3rd Century Mahayana Buddhism delineated astronomy and cosmology similar to the advanced physics of the modern-day. Indra’s Net of Jewels is a metaphor used to desribe the way the fabric of the universal tapestry has been woven together that derives from a much older Vedic teaching. Imagine a complex nexus of jewels that extends across dimensions. Each and every jewel contains the reflection of all the other jewels and in each reflected jewel you will find the reflections of all the other jewels, the entire réseau in that reflection and so on. This analogy known as Indra’s Net can be described as a holographic universe where even the smallest stream of light contains the reflection of the whole which is encompassed by the abstraction of akasha.
Serbian-American scientist Nikola Tesla has been described as “The Man Who Lit the World” and the “Man Who Invented the Modern World” in the shadow of his scientific discoveries and achievements that have fundamentally defined our life today such as the his success in making Alternating Current light cities across the globe and his contributions to radio, wireless communication and electric motors. Nikola Tesla had a deep interest in the Vedic traditions and used the term ‘akasha’ to describe the etheric field that extends throughout all things and studied with the great Swami Vivekananda who ignited a global spiritual renaissance by introducing Vedanta and the universality of Sanatana Dharma to the West.
In Vedic teachings, akasha is space itself. The space that the other elements fill that exists simultaneously with vibration (the two are inseparable). Akasha is quite literally yin to Prana’s yang (prana - literally life-force -is the hand creates the brushstroke of vibration across the canvas of akasha).
Ancient yogis and seers have maintained that there is a field at the foundational level of consciousness that is otherwise known as the Akashic Records. The Akashic Records is where all experience, past, present and future, exists now and always. This field is the matrix from which everything from subatomic particles to galxies, planets, stars and all life arise. You can never see anything that arises from this matrix in its pure form because it is made from layer upon layer of vibration and constantly changing, exchanging information with Akasha. A tree absorbs energy from the Sun, uses energy from the rain, uses energy from the air and gets energy from the earth.

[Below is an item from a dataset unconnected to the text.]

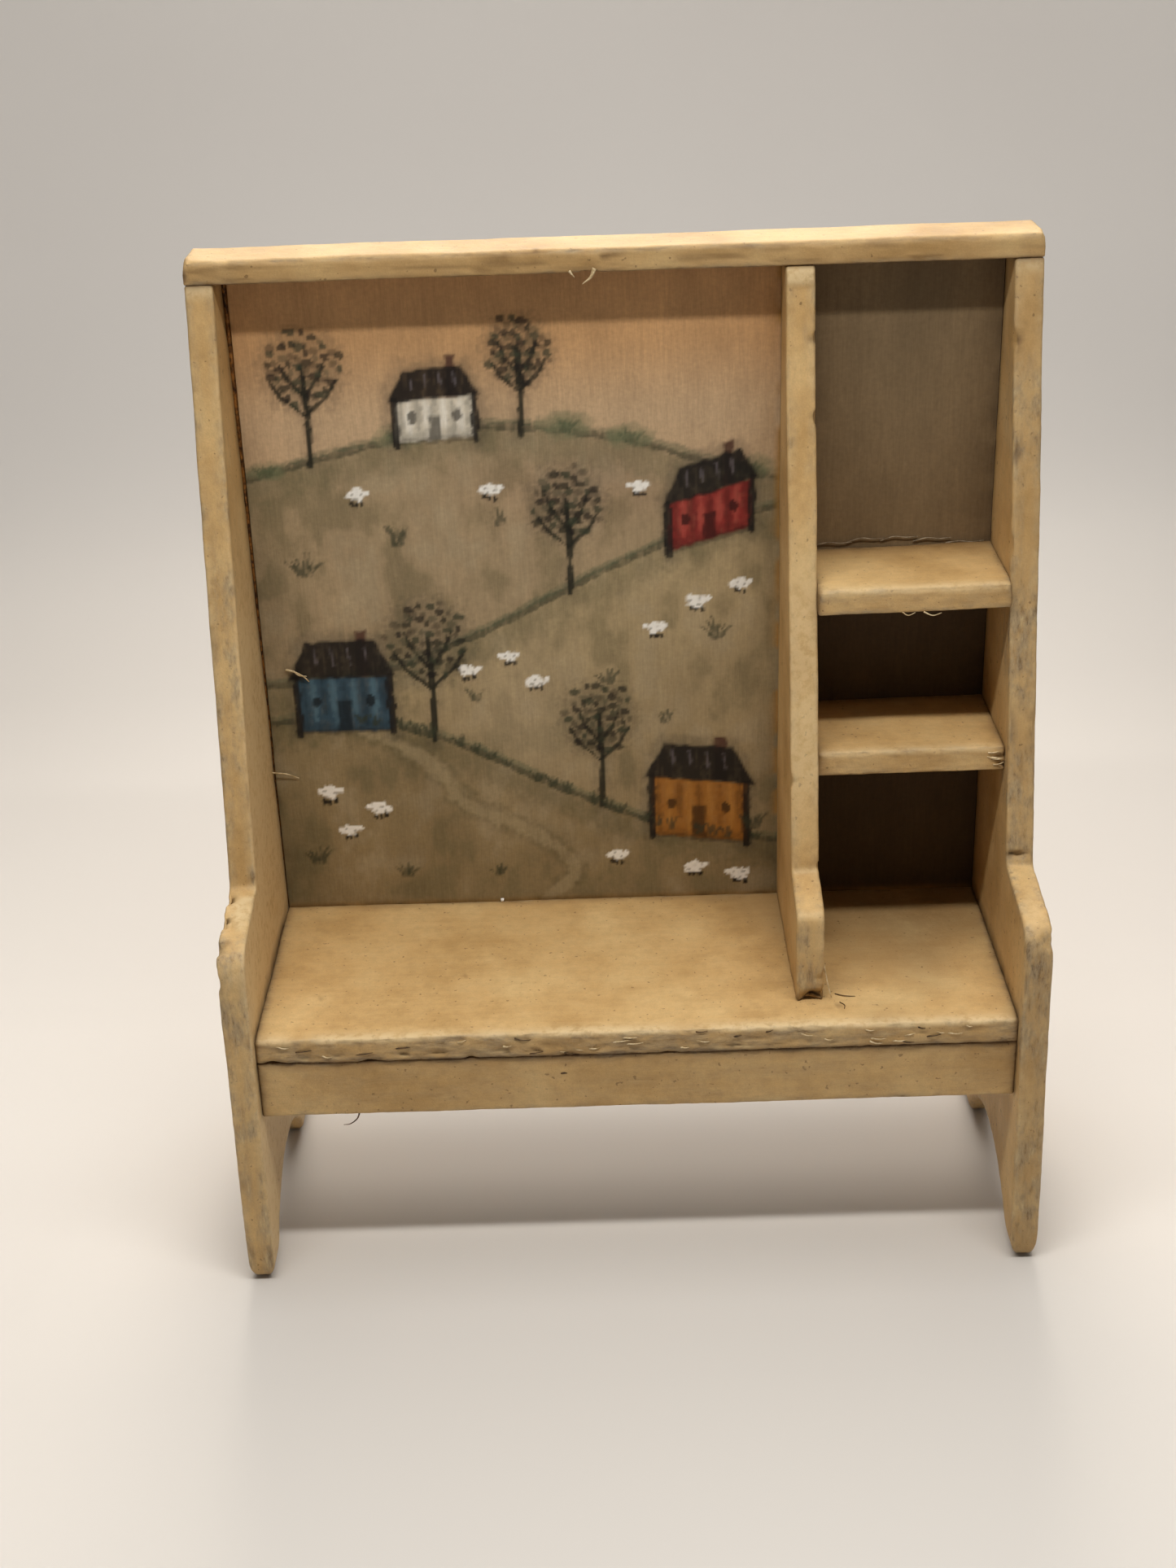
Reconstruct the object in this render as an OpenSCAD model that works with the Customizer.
// Dollhouse-scale high-back settle bench with a bay of two shelves on the right.
// Nine glued boards. Millimetres, +Z up, front faces -Y.
// Origin: centre of the footprint, at floor level.

/* [Overall] */
// overall width, over both sides
body_w = 101.6; // [80:0.1:150]
// depth at the feet, from the rear faces to the front of the front feet
body_d = 40.8; // [34:0.1:60]
// height of the two sides, floor to the underside of the top board
side_h = 121.2; // [95:0.1:180]

/* [Board thicknesses] */
// thickness of the two side boards
side_t = 3.4; // [2:0.1:5]
// thickness of the top board
top_t = 2.8; // [1.8:0.1:5]
// thickness of the back panel
back_t = 2.4; // [1:0.1:4]
// thickness of the seat board
seat_t = 3.4; // [2:0.1:5]
// thickness of the apron under the seat
apron_t = 3.2; // [2:0.1:5]
// thickness of the divider
divider_t = 3.5; // [2:0.1:5]
// thickness of both shelves
shelf_t = 3.2; // [2:0.1:5]

/* [Side outline] */
// depth of a side at its top end
side_top_d = 8; // [6:0.1:12]
// depth of a side where the slanted edge meets the arm
shoulder_d = 23.8; // [18:0.1:30]
// height of the arm at its rear end
shoulder_z = 48.6; // [42:0.1:60]
// depth of a side at the front of the arm
arm_d = 37.6; // [32:0.1:45]
// drop of the arm from its rear end to its front corner
arm_drop = 2; // [0:0.1:4]
// radius of the arm's front corner
arm_r = 3.4; // [1:0.1:5]
// radius on the front corner of each front foot
foot_r = 1; // [0.3:0.1:2]

/* [Foot arch] */
// width of the arch between front and rear foot, at the floor
arch_w = 29.5; // [20:0.1:31]
// height of the arch
arch_h = 9; // [5:0.1:14]
// distance from the rear faces to the middle of the arch
arch_mid_d = 22.3; // [19:0.1:24]

/* [Top board and back panel] */
// distance the top board's front edge stands forward of the sides
top_lip = 0.1; // [0:0.1:3]
// radius along the top board's front top edge
top_r = 0.8; // [0.3:0.1:1.5]
// open gap left of the back panel at its top corner, closing towards its foot
panel_gap = 0.6; // [0.1:0.1:1.5]
// height of the back panel's lower edge above the floor
panel_z = 22.7; // [15:0.1:30]

/* [Seat and apron] */
// height of the seat's top face above the floor
seat_z = 34; // [28:0.1:38]
// depth of the seat, forward of the back panel
seat_d = 34.5; // [28:0.1:36]
// radius along the seat's front top edge
seat_r = 0.5; // [0.2:0.1:1]
// height of the apron
apron_h = 7.9; // [4:0.1:14]
// distance from the seat's front edge back to the apron's face
apron_inset = 0.3; // [0:0.1:3]

/* [Divider] */
// clear width of the shelf bay, divider to right side
bay_w = 23.6; // [15:0.1:35]
// depth of the divider at its foot, forward of the back panel
divider_d = 28.8; // [25:0.1:32]
// drop of the divider's short arm from its rear end to its front corner
divider_drop = 2.4; // [0:0.1:5]
// radius of the divider's front corner
divider_r = 1.6; // [0.5:0.1:2.5]

/* [Shelves] */
// height of the upper shelf's top face above the floor
upper_z = 83.9; // [74:0.1:100]
// depth of the upper shelf, forward of the back panel
upper_d = 15.6; // [8:0.1:20]
// height of the lower shelf's top face above the floor
lower_z = 62.8; // [52:0.1:70]
// depth of the lower shelf, forward of the back panel
lower_d = 16.7; // [8:0.1:22]
// radius along each shelf's front top edge
shelf_r = 0.7; // [0.2:0.1:1.2]

/* [Hidden] */
$fn = 64;

// inner faces of the sides
inner_l = -body_w / 2 + side_t;
inner_r = body_w / 2 - side_t;
// faces of the divider
div_r = inner_r - bay_w;
div_l = div_r - divider_t;
// corners of the side's outline in front: arm and foot
arm_p = [arm_d, shoulder_z - arm_drop];
foot_p = [body_d, 0];
// foremost depth of the rounded foot, and the rear face of everything as a Y position
foot_c = round_centre(arm_p, foot_p, [0, 0], foot_r);
rear_y = (foot_c[0] + foot_r) / 2;
// circle of the foot arch
arch_rad = (arch_w * arch_w / 4 + arch_h * arch_h) / (2 * arch_h);
// depth of the seat's front edge from the rear faces
seat_front = back_t + seat_d;
// depth of the divider's front edge from the rear faces
div_front = back_t + divider_d;
eps = 1;

paint = [0.70, 0.55, 0.32];
panel_paint = [0.42, 0.36, 0.26];

function unit(v) = v / norm(v);

// half the angle at corner b between the directions to a and c
function half_angle(a, b, c) = acos(unit(a - b) * unit(c - b)) / 2;

// centre of a round of radius r in the corner b of an outline
function round_centre(a, b, c, r) =
    b + unit(unit(a - b) + unit(c - b)) * (r / sin(half_angle(a, b, c)));

// Outline profiles are drawn as [depth from the rear, height].
// along_x() runs such a profile from x0 to x1.
module along_x(x0, x1) {
    translate([x1, rear_y, 0])
        rotate([0, 0, -90])
            rotate([90, 0, 0])
                linear_extrude(height = x1 - x0)
                    children();
}

// Rounds the convex corner b of the outline below it. a and c are the points before and after b.
module rounded(a, b, c, r) {
    u = unit(a - b);
    v = unit(c - b);
    t = r / tan(half_angle(a, b, c));
    difference() {
        children();
        polygon([b + u * t, b - unit(u + v) * eps, b + v * t]);
    }
    translate(round_centre(a, b, c, r))
        circle(r = r);
}

module side_outline() {
    difference() {
        rounded(arm_p, foot_p, [0, 0], foot_r)
            rounded([shoulder_d, shoulder_z], arm_p, foot_p, arm_r)
                polygon([
                    [0, 0],
                    foot_p,
                    arm_p,
                    [shoulder_d, shoulder_z],
                    [side_top_d, side_h],
                    [0, side_h]
                ]);
        translate([arch_mid_d, arch_h - arch_rad])
            circle(r = arch_rad);
    }
}

module left_side() {
    color(paint)
        along_x(-body_w / 2, inner_l)
            side_outline();
}

module right_side() {
    color(paint)
        along_x(inner_r, body_w / 2)
            side_outline();
}

module top_board() {
    front = side_top_d + top_lip;
    top = side_h + top_t;
    color(paint)
        along_x(-body_w / 2, body_w / 2)
            rounded([front, side_h], [front, top], [0, top], top_r)
                translate([0, side_h])
                    square([front, top_t]);
}

module back_panel() {
    color(panel_paint)
        translate([0, rear_y, 0])
            rotate([90, 0, 0])
                linear_extrude(height = back_t)
                    polygon([
                        [inner_l, panel_z],
                        [inner_r, panel_z],
                        [inner_r, side_h],
                        [inner_l + panel_gap, side_h]
                    ]);
}

module divider() {
    corner = [div_front, shoulder_z - divider_drop];
    color(paint)
        along_x(div_l, div_r)
            rounded([shoulder_d, shoulder_z], corner, [div_front, seat_z], divider_r)
                polygon([
                    [back_t, seat_z],
                    [div_front, seat_z],
                    corner,
                    [shoulder_d, shoulder_z],
                    [side_top_d, side_h],
                    [back_t, side_h]
                ]);
}

// A board lying between x0 and x1, its top face at z and its front edge d forward of the panel.
module level_board(x0, x1, z, d, t, r) {
    front = back_t + d;
    along_x(x0, x1)
        rounded([front, z - t], [front, z], [back_t, z], r)
            translate([back_t, z - t])
                square([d, t]);
}

module upper_shelf() {
    color(paint)
        level_board(div_r, inner_r, upper_z, upper_d, shelf_t, shelf_r);
}

module lower_shelf() {
    color(paint)
        level_board(div_r, inner_r, lower_z, lower_d, shelf_t, shelf_r);
}

module seat_board() {
    color(paint)
        level_board(inner_l, inner_r, seat_z, seat_d, seat_t, seat_r);
}

module front_apron() {
    front = seat_front - apron_inset;
    color(paint)
        along_x(inner_l, inner_r)
            translate([front - apron_t, seat_z - seat_t - apron_h])
                square([apron_t, apron_h]);
}

left_side();
right_side();
top_board();
back_panel();
divider();
upper_shelf();
lower_shelf();
seat_board();
front_apron();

This very Akasha shapes nature in many ways, one being fractals. Fractals are infinitely complex, self-replicating patterns that appear across nature in ferns, snowflakes, coastlines and galaxies and in maths in the Mandelbrot Set.
Just as a fractal contains the whole within each part, Akasha holds the total memory of the Universe within every point. This echoes ideas of the Advaita Vedanta and Kashmir Shaivism where the microcosm reflects the macrocosm which is epitomised in the profound Sanskrit maxim of Tantric and Vedantic philosophy of "Yathā piṇḍe tathā brahmāṇḍe" meaning “As is the individual self (microcosm), so is the cosmic body or universe (macrocosm).
Cymatics, the study of sound and vibration on matter often produces fractal-like geometric forms which supports the ancient claim of Vedic cosmology that vibration gives rise to form as Om, the primordial vibration, gave birth to the Universe. Fractals are the visible geometry of that sound within Akasha which is why yantras, chakras and mandalas which contain these fractal-like patterns have long been used by yogis to tune into Akasha.
Over here, it can be observed how cornstarch and water moves under UV vibrations where it is moving almost like a living organism. Could this be another indicator of how vibration not only gives rise to form but also to life.
The energetic body mirrors fractal flow — spiraling, branching pathways like tree roots and galaxies, all arising in the Akashic field of the subtle body. The human brain, with its fractal neural networks, is a localized expression of Akasha.
Meditation, dreams, and mystical states often induce visions of fractal geometry — suggesting the mind “tunes into” Akasha via resonant patterns.
Particle physicists at CERN (Conseil Européen pour la Recherche Nucléaire which translates to European Organization for Nuclear Research in English) are searching for this field that extends through all things but instead of looking within, they look to the outer physical world. On July 4 2012, Scientists at CERN, Geneva, Switzerland announced the greatest scientific discovery of the century with the discovery of the Higgs Boson, also known as the ‘God Particle’. The existence of the Higgs Boson proves that an invisible energy field fills the vacuum of space. CERN’s Large Hadron Collider is a ring of 17 miles in circumference where two particles travelling in opposite directions smash together at very fast speeds and the product of this violent collision is analysed by scientists.